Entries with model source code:

- - - -

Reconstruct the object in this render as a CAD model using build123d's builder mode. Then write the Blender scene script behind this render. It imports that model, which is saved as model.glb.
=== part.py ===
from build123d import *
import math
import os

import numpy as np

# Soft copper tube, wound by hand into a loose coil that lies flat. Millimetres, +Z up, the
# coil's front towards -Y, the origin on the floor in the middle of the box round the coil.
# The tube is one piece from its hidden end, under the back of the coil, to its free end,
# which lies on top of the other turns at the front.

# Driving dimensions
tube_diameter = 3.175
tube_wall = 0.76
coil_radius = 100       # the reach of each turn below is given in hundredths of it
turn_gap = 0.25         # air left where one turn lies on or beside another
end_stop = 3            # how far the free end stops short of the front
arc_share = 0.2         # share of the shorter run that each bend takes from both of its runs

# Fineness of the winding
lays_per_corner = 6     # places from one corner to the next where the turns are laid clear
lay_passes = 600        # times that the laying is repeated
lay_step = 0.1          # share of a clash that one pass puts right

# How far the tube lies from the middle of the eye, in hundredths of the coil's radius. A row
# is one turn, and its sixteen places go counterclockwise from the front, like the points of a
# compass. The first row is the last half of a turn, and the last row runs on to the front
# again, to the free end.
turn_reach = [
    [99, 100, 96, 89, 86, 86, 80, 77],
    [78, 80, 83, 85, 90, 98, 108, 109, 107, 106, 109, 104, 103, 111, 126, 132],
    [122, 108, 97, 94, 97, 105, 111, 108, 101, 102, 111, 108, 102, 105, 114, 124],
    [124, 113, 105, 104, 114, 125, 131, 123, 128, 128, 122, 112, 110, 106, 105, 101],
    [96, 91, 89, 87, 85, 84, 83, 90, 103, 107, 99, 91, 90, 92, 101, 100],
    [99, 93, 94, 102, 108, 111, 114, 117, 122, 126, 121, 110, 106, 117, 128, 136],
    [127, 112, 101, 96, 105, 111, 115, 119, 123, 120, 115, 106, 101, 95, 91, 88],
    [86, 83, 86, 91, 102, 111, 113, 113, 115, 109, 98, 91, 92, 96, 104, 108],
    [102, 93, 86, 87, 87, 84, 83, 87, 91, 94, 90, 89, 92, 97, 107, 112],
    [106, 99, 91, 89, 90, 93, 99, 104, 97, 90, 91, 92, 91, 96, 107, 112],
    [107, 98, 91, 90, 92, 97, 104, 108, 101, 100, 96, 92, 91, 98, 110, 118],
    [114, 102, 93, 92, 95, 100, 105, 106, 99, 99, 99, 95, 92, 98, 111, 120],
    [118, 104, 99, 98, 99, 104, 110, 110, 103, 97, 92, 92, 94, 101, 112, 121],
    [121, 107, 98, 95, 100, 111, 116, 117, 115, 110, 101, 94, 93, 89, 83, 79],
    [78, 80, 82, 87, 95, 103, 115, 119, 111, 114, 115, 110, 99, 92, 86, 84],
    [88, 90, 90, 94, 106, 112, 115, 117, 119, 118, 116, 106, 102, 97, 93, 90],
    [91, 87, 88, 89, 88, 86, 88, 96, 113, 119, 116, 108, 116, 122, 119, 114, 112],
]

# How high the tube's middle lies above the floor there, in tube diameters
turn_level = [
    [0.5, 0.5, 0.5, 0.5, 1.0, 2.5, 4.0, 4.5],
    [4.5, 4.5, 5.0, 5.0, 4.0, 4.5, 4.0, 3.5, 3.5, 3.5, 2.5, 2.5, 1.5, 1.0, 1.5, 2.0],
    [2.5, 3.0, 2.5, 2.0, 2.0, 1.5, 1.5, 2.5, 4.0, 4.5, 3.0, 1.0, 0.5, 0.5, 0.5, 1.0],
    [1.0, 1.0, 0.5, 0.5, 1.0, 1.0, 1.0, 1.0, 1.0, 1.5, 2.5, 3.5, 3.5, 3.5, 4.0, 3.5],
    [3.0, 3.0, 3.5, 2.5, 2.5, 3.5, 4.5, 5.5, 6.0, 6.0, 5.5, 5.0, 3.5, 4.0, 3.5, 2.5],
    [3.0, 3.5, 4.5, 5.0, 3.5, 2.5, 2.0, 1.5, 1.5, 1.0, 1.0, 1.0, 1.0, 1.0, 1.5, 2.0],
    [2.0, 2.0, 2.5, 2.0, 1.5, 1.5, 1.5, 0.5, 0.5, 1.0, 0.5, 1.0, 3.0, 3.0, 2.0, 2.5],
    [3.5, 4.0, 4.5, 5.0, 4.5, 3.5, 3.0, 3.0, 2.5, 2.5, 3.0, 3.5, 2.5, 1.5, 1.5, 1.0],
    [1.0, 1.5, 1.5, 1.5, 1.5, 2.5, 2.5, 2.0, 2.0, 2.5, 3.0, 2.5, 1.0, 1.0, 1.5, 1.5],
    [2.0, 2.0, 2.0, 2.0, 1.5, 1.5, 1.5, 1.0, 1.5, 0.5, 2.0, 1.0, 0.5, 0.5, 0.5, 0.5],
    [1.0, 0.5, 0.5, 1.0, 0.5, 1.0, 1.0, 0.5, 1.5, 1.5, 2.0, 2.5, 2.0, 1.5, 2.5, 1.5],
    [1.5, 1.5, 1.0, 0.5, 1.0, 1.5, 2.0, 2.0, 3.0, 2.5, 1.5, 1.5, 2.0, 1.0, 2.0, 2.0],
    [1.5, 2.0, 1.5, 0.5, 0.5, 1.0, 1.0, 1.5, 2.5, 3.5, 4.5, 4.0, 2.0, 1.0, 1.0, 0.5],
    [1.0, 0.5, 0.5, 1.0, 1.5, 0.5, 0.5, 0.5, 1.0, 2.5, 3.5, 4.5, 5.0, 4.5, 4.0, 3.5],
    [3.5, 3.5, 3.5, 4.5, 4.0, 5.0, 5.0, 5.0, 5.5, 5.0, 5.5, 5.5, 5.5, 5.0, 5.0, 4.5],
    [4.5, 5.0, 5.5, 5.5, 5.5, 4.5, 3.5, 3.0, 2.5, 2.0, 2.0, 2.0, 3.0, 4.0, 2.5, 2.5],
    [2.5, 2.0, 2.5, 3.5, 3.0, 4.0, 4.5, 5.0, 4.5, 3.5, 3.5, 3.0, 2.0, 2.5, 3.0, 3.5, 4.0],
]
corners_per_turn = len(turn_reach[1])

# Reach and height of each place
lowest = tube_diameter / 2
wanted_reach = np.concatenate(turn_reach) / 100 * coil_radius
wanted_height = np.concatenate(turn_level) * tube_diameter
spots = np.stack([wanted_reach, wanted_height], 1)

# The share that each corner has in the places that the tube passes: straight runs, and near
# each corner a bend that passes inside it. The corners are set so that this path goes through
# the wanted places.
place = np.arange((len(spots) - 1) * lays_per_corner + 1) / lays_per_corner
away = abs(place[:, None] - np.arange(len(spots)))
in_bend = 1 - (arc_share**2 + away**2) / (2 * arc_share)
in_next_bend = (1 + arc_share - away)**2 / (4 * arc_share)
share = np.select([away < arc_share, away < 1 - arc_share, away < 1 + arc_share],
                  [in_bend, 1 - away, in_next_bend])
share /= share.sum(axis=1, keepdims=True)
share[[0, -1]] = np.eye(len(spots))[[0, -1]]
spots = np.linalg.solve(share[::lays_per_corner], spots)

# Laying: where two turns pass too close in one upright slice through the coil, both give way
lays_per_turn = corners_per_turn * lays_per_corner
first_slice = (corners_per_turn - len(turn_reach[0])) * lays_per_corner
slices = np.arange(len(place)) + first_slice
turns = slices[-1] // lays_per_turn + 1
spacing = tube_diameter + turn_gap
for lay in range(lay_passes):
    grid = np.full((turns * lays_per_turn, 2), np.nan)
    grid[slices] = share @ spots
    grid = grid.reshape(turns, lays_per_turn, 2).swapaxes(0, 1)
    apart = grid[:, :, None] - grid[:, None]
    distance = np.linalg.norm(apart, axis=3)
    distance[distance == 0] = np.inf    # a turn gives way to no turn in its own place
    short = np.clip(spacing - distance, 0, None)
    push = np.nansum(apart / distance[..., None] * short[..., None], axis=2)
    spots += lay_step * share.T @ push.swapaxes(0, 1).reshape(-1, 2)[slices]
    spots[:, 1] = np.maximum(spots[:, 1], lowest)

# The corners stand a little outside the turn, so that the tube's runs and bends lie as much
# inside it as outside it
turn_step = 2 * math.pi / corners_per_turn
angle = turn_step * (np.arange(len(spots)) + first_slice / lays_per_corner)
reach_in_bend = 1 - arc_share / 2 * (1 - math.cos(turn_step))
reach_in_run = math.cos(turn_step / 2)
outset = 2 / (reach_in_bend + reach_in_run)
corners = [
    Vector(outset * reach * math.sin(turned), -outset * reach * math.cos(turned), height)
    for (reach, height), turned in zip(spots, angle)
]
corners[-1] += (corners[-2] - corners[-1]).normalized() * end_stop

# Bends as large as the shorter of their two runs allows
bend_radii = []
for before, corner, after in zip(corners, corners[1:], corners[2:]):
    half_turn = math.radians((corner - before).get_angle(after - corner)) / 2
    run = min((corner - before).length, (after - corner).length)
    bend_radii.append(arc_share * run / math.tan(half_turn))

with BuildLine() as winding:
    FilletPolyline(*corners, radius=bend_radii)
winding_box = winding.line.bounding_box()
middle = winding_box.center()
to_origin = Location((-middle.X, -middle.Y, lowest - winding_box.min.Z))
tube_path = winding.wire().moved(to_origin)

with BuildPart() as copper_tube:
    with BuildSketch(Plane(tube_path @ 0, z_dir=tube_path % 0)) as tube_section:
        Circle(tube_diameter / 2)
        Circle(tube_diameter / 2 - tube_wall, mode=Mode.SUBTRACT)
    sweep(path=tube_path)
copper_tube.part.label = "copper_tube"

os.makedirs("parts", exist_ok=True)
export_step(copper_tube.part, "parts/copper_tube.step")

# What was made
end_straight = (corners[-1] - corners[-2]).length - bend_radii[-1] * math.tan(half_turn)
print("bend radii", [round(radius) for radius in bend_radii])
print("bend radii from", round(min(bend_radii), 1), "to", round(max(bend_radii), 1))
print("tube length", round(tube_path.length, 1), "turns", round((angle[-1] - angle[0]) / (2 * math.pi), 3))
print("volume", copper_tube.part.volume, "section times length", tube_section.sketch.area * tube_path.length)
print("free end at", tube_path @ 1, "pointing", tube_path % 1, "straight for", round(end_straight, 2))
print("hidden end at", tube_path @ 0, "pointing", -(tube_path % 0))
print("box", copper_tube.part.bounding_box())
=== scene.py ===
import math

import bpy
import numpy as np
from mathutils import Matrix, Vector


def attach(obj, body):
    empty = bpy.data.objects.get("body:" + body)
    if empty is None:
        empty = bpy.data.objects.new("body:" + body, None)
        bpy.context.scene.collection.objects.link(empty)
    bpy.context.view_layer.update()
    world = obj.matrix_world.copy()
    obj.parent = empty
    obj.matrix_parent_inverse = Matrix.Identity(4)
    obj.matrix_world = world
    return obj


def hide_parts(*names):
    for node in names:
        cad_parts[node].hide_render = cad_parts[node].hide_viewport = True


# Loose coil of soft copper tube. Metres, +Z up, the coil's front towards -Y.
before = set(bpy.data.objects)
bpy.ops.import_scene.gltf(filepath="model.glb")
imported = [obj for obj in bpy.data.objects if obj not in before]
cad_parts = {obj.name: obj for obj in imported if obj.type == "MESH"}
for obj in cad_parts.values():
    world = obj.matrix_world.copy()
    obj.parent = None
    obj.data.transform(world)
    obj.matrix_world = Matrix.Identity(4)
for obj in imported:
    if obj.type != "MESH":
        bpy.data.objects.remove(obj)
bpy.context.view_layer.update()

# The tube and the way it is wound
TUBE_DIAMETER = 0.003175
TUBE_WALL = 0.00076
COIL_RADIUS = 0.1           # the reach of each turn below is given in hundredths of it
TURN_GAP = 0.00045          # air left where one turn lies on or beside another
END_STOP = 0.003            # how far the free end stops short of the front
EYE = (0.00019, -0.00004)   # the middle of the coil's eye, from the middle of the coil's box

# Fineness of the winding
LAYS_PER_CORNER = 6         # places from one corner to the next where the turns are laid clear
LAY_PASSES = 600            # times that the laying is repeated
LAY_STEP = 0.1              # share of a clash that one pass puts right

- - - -

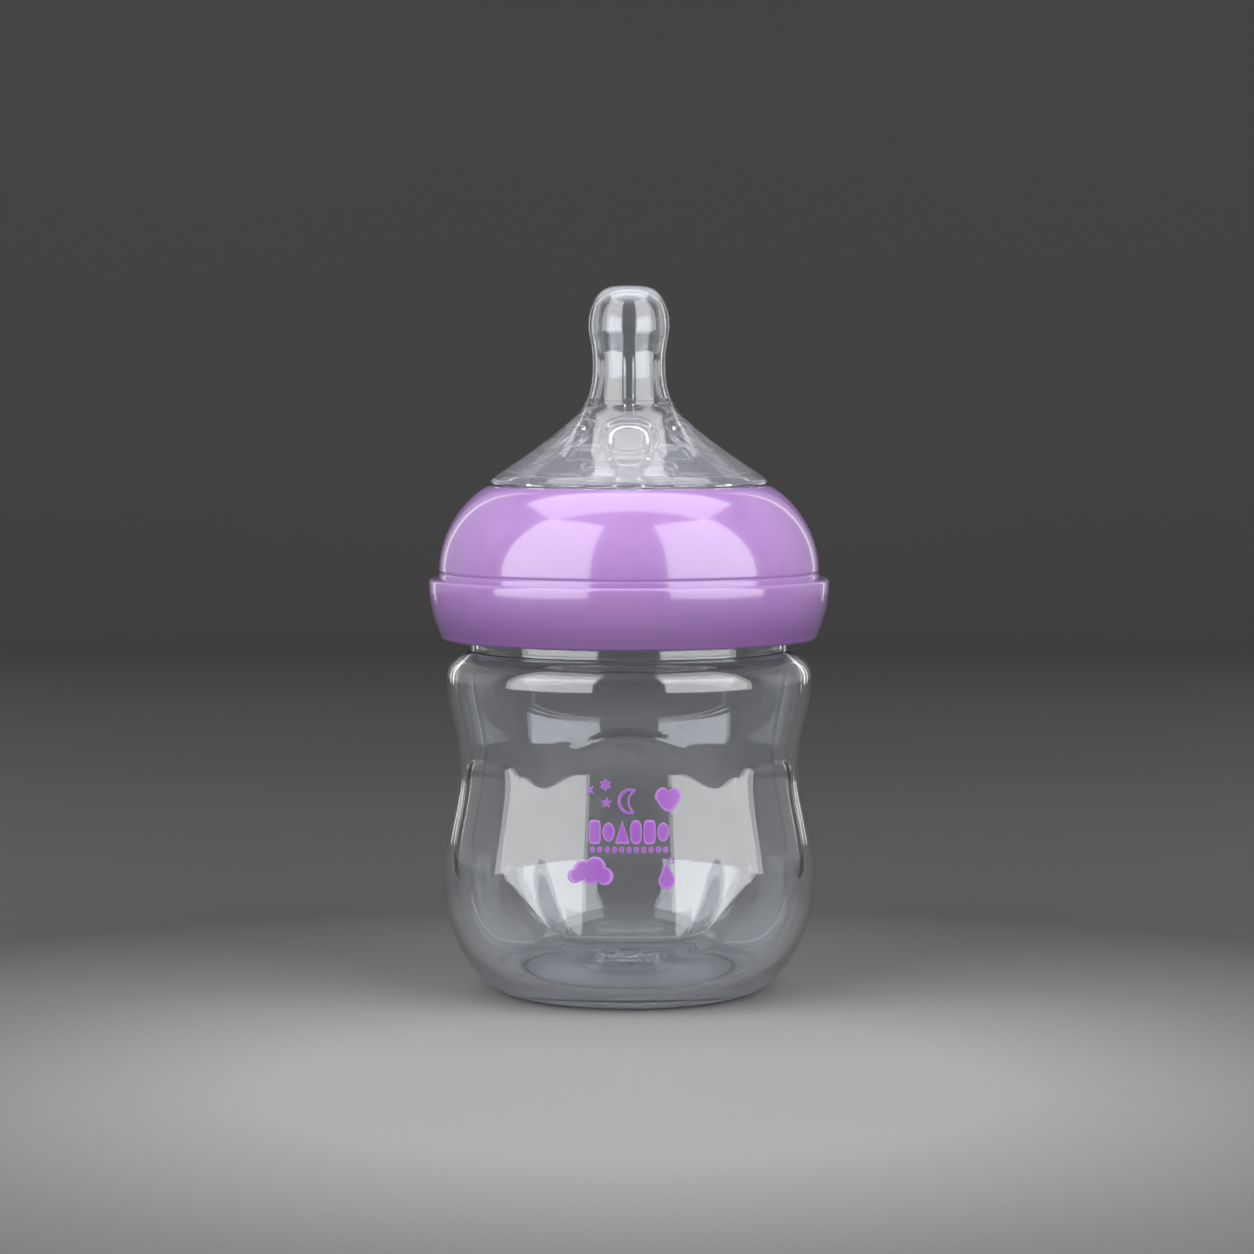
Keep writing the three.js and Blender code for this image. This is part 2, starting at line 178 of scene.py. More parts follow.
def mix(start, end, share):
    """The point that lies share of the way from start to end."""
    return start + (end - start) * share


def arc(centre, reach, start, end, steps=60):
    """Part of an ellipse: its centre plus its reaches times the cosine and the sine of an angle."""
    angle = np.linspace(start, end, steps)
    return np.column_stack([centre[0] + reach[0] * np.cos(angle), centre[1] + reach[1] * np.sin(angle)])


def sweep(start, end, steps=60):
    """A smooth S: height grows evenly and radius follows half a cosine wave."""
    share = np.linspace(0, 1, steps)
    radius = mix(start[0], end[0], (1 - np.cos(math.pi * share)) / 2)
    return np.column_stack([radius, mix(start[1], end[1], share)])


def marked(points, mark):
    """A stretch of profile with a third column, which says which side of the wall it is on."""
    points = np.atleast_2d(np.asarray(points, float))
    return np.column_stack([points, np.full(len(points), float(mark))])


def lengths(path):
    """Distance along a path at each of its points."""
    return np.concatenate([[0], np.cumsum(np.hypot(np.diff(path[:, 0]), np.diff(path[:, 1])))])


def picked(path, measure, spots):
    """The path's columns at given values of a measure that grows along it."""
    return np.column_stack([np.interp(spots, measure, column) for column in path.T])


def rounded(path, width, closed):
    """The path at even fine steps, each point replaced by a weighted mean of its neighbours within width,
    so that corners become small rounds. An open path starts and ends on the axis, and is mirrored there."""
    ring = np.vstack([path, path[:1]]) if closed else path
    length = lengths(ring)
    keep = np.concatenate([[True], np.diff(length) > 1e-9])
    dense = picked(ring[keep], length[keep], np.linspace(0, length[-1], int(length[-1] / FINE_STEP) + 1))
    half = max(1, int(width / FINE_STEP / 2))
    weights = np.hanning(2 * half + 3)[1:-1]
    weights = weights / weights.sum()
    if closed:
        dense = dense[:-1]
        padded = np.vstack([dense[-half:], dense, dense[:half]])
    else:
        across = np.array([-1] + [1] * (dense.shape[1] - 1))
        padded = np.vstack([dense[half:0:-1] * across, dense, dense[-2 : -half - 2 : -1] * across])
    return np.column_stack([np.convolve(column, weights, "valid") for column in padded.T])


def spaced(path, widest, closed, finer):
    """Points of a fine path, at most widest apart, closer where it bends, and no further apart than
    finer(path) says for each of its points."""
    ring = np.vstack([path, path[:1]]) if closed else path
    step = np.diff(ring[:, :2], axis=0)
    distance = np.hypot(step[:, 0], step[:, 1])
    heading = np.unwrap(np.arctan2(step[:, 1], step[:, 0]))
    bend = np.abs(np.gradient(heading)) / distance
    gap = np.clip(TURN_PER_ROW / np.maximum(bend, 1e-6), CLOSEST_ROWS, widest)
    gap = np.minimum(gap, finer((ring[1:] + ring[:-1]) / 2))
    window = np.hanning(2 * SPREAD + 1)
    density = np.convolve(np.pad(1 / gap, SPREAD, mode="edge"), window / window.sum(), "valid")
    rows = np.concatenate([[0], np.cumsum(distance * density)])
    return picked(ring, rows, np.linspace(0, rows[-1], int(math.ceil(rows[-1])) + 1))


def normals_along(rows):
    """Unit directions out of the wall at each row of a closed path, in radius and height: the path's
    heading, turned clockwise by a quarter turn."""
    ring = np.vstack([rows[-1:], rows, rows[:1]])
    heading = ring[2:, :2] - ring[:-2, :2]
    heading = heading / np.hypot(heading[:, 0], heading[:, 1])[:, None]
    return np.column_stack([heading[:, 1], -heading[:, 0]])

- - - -

Problem statement ▸
Set down, exactly and alone, the run of lines from the line that has "Keep writing the" to the line that has "return np.column_stack([centre[0] +".

Solution ▸
Keep writing the three.js and Blender code for this image. This is part 2, starting at line 178 of scene.py. More parts follow.
def mix(start, end, share):
    """The point that lies share of the way from start to end."""
    return start + (end - start) * share


def arc(centre, reach, start, end, steps=60):
    """Part of an ellipse: its centre plus its reaches times the cosine and the sine of an angle."""
    angle = np.linspace(start, end, steps)
    return np.column_stack([centre[0] + reach[0] * np.cos(angle), centre[1] + reach[1] * np.sin(angle)])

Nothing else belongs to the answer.